I'd also like super logging capabilities. Offline browsing doesn't always work with Firefox, as some image or something wasn't cached for some reason. This is unacceptable. The webserver I accessed has a record of every file I downloaded from them. I want a record of this too, and the ability to store any file I download indefinitely.
Remember. A web browser is my interface to the Internet, not the Internet's interface to me.
These are all complaints against Firefox. Internet Explorer is beyond repair, no matter how confident Microsoft is about it. IE's mishandling of MIME types makes it unsafe to even let IE _touch_ Freenet. IE has a horrible track record. If I were in charge of IE, I'd glue Active-X stuff onto Firefox to get the next version of IE.
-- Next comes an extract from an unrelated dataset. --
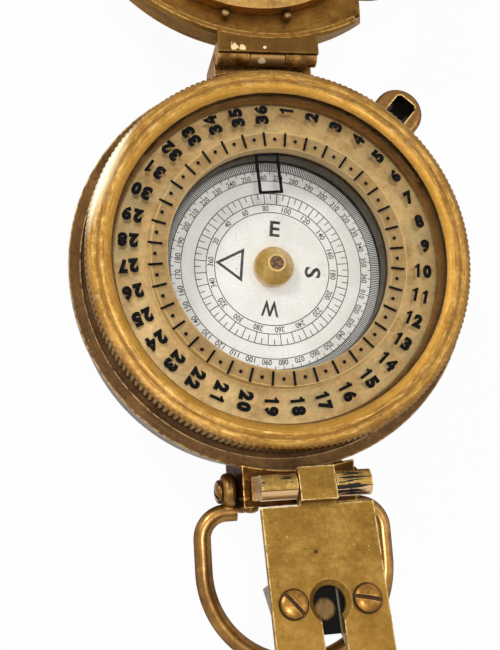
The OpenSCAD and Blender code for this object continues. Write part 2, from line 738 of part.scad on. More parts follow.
// A slotted round head on a shank, along Z from z = 0
module slotted_screw(head_r, head_h, shank, depth) difference() {
    side_h = head_h * 0.3;
    turned([
        [0, -depth], [shank, -depth], [shank, 0], [head_r, 0],
        for (a = [0 : 15 : 75]) [head_r * cos(a), side_h + (head_h - side_h) * sin(a)],
        [0, head_h]
    ]);
    translate([-head_r, -driver_slot / 2, head_h * 0.45]) cube([2 * head_r, driver_slot, head_h]);
}

module cover_screws() color("#8e6c38") cover_screw_places()
    slotted_screw(cover_head_r, cover_head_h, cover_head_r / 2 - seat_gap, cover_t + cover_bite);

module ring_screws() color("#a4793f") both_sides()
    translate([ear_out + side_gap, prism_axis_y, ring_z]) rotate([0, 90, 0]) rotate([0, 0, 35])
        slotted_screw(ring_head_r, ring_head_h, ring_pin_r, ear_out + side_gap - bracket_half + ring_bite);

module prism_slide() color("#a8842f") difference() {
    union() {
        translate([-slide_half, slide_front, tongue_z])
            cube([2 * slide_half, slide_t, head_z - tongue_z + past]);
        translate([-prism_hinge_half, prism_axis_y - head_half_y, head_z])
            cube([2 * prism_hinge_half, 2 * head_half_y, prism_z - head_z]);
        bar_x(prism_knuckle_r, -prism_hinge_half, prism_hinge_half, prism_axis_y, prism_z);
    }
    strap_space();
    bar_x(bore_r, -prism_hinge_half - past, prism_hinge_half + past, prism_axis_y, prism_z);
}

module prism_hinge_pin() color("#b08d45")
    bar_x(pin_r, -prism_hinge_half, prism_hinge_half, prism_axis_y, prism_z);

module prism_screw_places() both_sides()
    translate([prism_screw_x, -keyhole_y, plate_rise]) children();

module prism_plate() color("#a5822e") prism_place() difference() {
    union() {
        translate([-plate_w / 2, -plate_end, plate_under]) cube([plate_w, plate_l, plate_t]);
        translate([-prism_mid_half, -plate_start - past, plate_under])
            cube([2 * prism_mid_half, plate_start + past, plate_t]);
        bar_x(prism_knuckle_r, -prism_mid_half, prism_mid_half, 0, 0);
        translate([-prism_mid_half, pass_gap - plate_start, 0])
            cube([2 * prism_mid_half, plate_start - pass_gap + strap_back, strap_h]);
    }
    bar_x(bore_r, -prism_mid_half - past, prism_mid_half + past, 0, 0);
    translate([0, -keyhole_y, plate_under - past]) cylinder(r = keyhole_r, h = plate_t + 2 * past);
    translate([0, -keyhole_y, plate_rise - keyhole_bevel]) cylinder(r1 = keyhole_r,
        r2 = keyhole_r + keyhole_bevel + seat_gap, h = keyhole_bevel + seat_gap);
    translate([-slot_half, -plate_end - past, plate_under - past])
        cube([2 * slot_half, plate_end + past - keyhole_y, plate_t + 2 * past]);
    prism_screw_places() translate([0, 0, -plate_t - past])
        cylinder(r = prism_head_r / 2, h = plate_t + 2 * past);
}

// A wedge with its right angle under the plate, as [y, z] points: reach is its leg's length
module wedge(x, y, top, reach) along_x(-x, x)
    polygon([[-y, top], [-y, top - reach], [-y - reach, top]]);

module prism_housing() {
    leg = housing_d - plate_t;
    inside = leg - end_wall_t - slope_t * sqrt(2);
    color("#8d6f31") prism_place() difference() {
        wedge(housing_half, housing_y, plate_under - seat_gap, leg);
        wedge(glass_half + seat_gap, housing_y + end_wall_t, plate_under, inside);
        translate([-slot_half, -housing_y - leg, housing_low - past])
            cube([2 * slot_half, leg + housing_s - keyhole_s - keyhole_r, housing_d]);
        translate([0, -housing_y + past, lens_z]) rotate([90, 0, 0])
            cylinder(r = lens_r + seat_gap, h = end_wall_t + 2 * past);
        prism_screw_places() translate([0, 0, -plate_t - prism_bite - seat_gap])
            cylinder(r = prism_head_r / 2, h = prism_bite + plate_t);
    }
}

module sight_prism() {
    leg = housing_d - plate_t - end_wall_t - slope_t * sqrt(2) - 4 * seat_gap;
    color("#cfe0dc", 0.5) prism_place()
        wedge(glass_half, housing_y + end_wall_t + seat_gap, plate_under - seat_gap, leg);
}

module prism_screws() color("#9a6f33") prism_place() for (side = [0, 1]) mirror([side, 0, 0])
    translate([prism_screw_x, -keyhole_y, plate_rise]) rotate([0, 0, prism_slot_turn[side]])
        slotted_screw(prism_head_r, prism_head_h, prism_head_r / 2 - seat_gap, plate_t + prism_bite);

module eye_lens() color("#cfe0dc", 0.5) prism_place()
    translate([0, -housing_y - end_wall_t + seat_gap, lens_z]) rotate([-90, 0, 0])
        cylinder(r = lens_r, h = end_wall_t - seat_gap);

module eye_lens_ring() color("#a8842f") prism_place()
    translate([0, -housing_y + seat_gap, lens_z]) rotate([-90, 0, 0]) difference() {
        cylinder(r = lens_r + lens_ring_t, h = lens_ring_out);
        translate([0, 0, -past]) cylinder(r = lens_r - lens_ring_t / 2, h = lens_ring_out + 2 * past);
    }

// Half of an ear's section, from its middle to its rounded rim
function ear_outline() = let (inner_r = ear_r - ear_round) [
    [0, 0],
    for (a = [-90 : 30 : 0]) [inner_r + ear_round * cos(a), ear_round * (1 + sin(a))],
    for (a = [0 : 30 : 90]) [inner_r + ear_round * cos(a), ear_t - ear_round * (1 - sin(a))],
    [0, ear_t]
];

// An ear's neck, seen along its length
module neck_section() {
    half_h = ring_wire_r - neck_drop;
    translate([ear_round, -half_h]) square([ear_t - 2 * ear_round, 2 * half_h]);
    translate([0, ear_round - half_h]) square([ear_t, 2 * (half_h - ear_round)]);
    for (x = [ear_round, ear_t - ear_round], z = [ear_round - half_h, half_h - ear_round])
        translate([x, z]) circle(r = ear_round);
}

module thumb_ring() color("#8f6a35") ring_place() difference() {
    union() {
        rotate([0, 0, 180]) translate([0, ring_reach, 0]) rotate_extrude(angle = 180)
            translate([ring_half, 0]) circle(r = ring_wire_r);
        both_sides() {
            translate([ring_half, -ring_reach, 0]) rotate([-90, 0, 0])
                cylinder(r = ring_wire_r, h = ring_reach - ring_neck - ring_shoulder);
            translate([ring_half - ring_shoulder, -ring_neck - ring_shoulder, 0])
                rotate_extrude(angle = 90) translate([ring_shoulder, 0]) circle(r = ring_wire_r);
            bar_x(ring_wire_r, ear_in, ring_half - ring_shoulder, -ring_neck, 0);
            translate([ear_in, 0, 0]) rotate([0, 90, 0]) turned(ear_outline());
            translate([ear_in, 0, 0]) rotate([90, 0, 0]) linear_extrude(ring_neck) neck_section();
        }
    }
    both_sides() bar_x(ring_pin_r + run_gap, ear_in - past, ear_out + past, 0, 0);
}

case_body();
dial_ring();
inner_glass();
inner_glass_ring();
pivot_post();
pivot_needle();
bezel_wire();
lanyard_lug();
lid_hinge_bracket();
lid_hinge_pin();
prism_bracket();
bracket_cover();
cover_screws();
ring_screws();
bezel_ring();
bezel_glass();
bezel_glass_ring();
compass_card();
card_cup();
cup_jewel();
bar_magnet();
lid_shell();
lid_glass();
lid_glass_ring();
lid_studs();
prism_slide();
prism_hinge_pin();
prism_plate();
prism_housing();
sight_prism();
prism_screws();
eye_lens();
eye_lens_ring();
thumb_ring();
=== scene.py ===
import math
import bpy
from mathutils import Matrix, Vector


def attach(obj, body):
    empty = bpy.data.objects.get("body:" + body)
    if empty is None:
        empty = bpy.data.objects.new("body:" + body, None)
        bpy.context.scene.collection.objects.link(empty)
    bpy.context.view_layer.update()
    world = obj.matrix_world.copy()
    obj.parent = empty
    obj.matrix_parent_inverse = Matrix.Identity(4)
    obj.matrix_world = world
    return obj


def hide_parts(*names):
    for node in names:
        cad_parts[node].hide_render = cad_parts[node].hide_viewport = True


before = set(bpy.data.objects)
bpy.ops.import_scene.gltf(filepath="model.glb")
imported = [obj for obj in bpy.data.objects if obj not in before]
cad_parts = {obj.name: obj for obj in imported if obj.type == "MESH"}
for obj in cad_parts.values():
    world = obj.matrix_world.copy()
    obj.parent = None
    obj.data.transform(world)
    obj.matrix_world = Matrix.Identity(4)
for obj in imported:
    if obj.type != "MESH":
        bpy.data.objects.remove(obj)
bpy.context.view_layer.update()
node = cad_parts
mm = 0.001
print("frame loaded:", len(node), "nodes")


# camera, room and lamps
camera = {
    "place": (-0.03027, -0.03464, 0.14554),
    "right": (0.98120, -0.06516, 0.18163),
    "down": (-0.02856, -0.97993, -0.19728),
    "ahead": (0.19084, 0.18839, -0.96337),
    "lens": 49.846,
    "sensor": 36,
    "near": 0.005, "far": 20,
}
room = {
    "sky": 0.40,            # what the room gives the object
    "floor": 0.82,
    "floorSize": 8,
    "whitening": 0.95,      # how far the floor is taken to plain white in view
}
lamps = {   # where each comes from, how far away, how wide and how strong
    "overhead": ((-0.13, -0.08, 0.99), 0.60, 0.09, 1.25),
    "rightSoft": ((0.60, 0.12, 0.79), 0.65, 0.30, 0.50),
    "leftSoft": ((-0.50, 0.56, 0.66), 0.65, 0.15, 1.45),
}


def placeCamera():
    data = bpy.data.cameras.new("photoCamera")
    data.lens = camera["lens"]
    data.sensor_width = camera["sensor"]
    data.clip_start, data.clip_end = camera["near"], camera["far"]
    eye = bpy.data.objects.new("photoCamera", data)
    bpy.context.scene.collection.objects.link(eye)
    right, down, ahead = (Vector(camera[k]) for k in ("right", "down", "ahead"))
    turn = Matrix((right, -down, -ahead)).transposed().to_4x4()
    eye.matrix_world = Matrix.Translation(camera["place"]) @ turn
    bpy.context.scene.camera = eye


def seenRay(tree):
    # 1 for what the lens, a reflection or a glass sees, 0 for plain light
    path = tree.nodes.new("ShaderNodeLightPath")
    a = calc(tree, "MAXIMUM", path.outputs["Is Camera Ray"], path.outputs["Is Glossy Ray"])
    return calc(tree, "MAXIMUM", a, path.outputs["Is Transmission Ray"])


def lightRoom():
    world = bpy.data.worlds.new("studio")
    bpy.context.scene.world = world
    world.use_nodes = True
    tree = world.node_tree
    back = tree.nodes["Background"]
    back.inputs["Color"].default_value = (1, 1, 1, 1)
    seen = seenRay(tree)
    level = calc(tree, "MULTIPLY_ADD", seen, 1 - room["sky"], room["sky"])
    tree.links.new(level, back.inputs["Strength"])

    bpy.ops.mesh.primitive_plane_add(size=room["floorSize"], location=(0, 0, 0))
    floor = bpy.context.object
    floor.name = "studioFloor"
    skin = bpy.data.materials.new("studioPaper")
    skin.use_nodes = True
    tree = skin.node_tree
    tree.nodes.clear()
    paper = pick(tree, "BsdfDiffuse")
    paper.inputs["Color"].default_value = (room["floor"],) * 3 + (1,)
    white = pick(tree, "Emission")
    white.inputs["Strength"].default_value = 1
    both = pick(tree, "MixShader")
    out = pick(tree, "OutputMaterial")
    tree.links.new(calc(tree, "MULTIPLY", seenRay(tree), room["whitening"]), both.inputs[0])
    tree.links.new(paper.outputs[0], both.inputs[1])
    tree.links.new(white.outputs[0], both.inputs[2])
    tree.links.new(both.outputs[0], out.inputs["Surface"])
    floor.data.materials.append(skin)

    for name, (way, away, size, power) in lamps.items():
        lamp = bpy.data.lights.new(name, "AREA")
        lamp.shape = "DISK"
        lamp.size = size
        lamp.energy = power
        body = bpy.data.objects.new(name, lamp)
        bpy.context.scene.collection.objects.link(body)
        way = Vector(way).normalized()
        body.location = way * away
        body.rotation_euler = way.to_track_quat("Z", "Y").to_euler()
        body.visible_camera = False


# small helpers for node trees
def tone(r, g, b):
    # a colour as it looks on screen, each part 0 to 255
    return tuple(((c / 255 + 0.055) / 1.055) ** 2.4 if c > 10 else c / 3294.6 for c in (r, g, b)) + (1.0,)


def pick(tree, kind, **settings):
    made = tree.nodes.new("ShaderNode" + kind)
    for key, value in settings.items():
        setattr(made, key, value)
    return made


def feed(tree, socket, value):
    if isinstance(value, bpy.types.NodeSocket):
        tree.links.new(value, socket)
    else:
        socket.default_value = value


def calc(tree, operation, *values, clamp=False):
    made = pick(tree, "Math", operation=operation, use_clamp=clamp)
    for i, value in enumerate(values):
        feed(tree, made.inputs[i], value)
    return made.outputs[0]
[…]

Head Start? (Score:5, Interesting)
They'll need that head start.. Has anyone here actually tried developing for the Mozilla platform? It isn't a walk in the park. The documentation available on XULplanet, mozilla.org, etc, although improving, is rather sparse and frequently out of date. Even some books on mozilla development are out of date already - RAD in Mozilla (published this year I believe) has some wrong details about XUL tree selections, for example. One thing that the mozilla development community needs badly right now is a php.net, wiki-style website to encourage anyone and everyone to frequently update documentation easily and in small pieces. This is a tremendous amount of work, but I for one would be more than willing to contribute bits and pieces as I come across them. This basic documentation step needs to be done to encourage people to develop sites and applications for the Mozilla platform -- and to a greater extent, more modern w3c standards (DOM2/3,CSS2/3,etc).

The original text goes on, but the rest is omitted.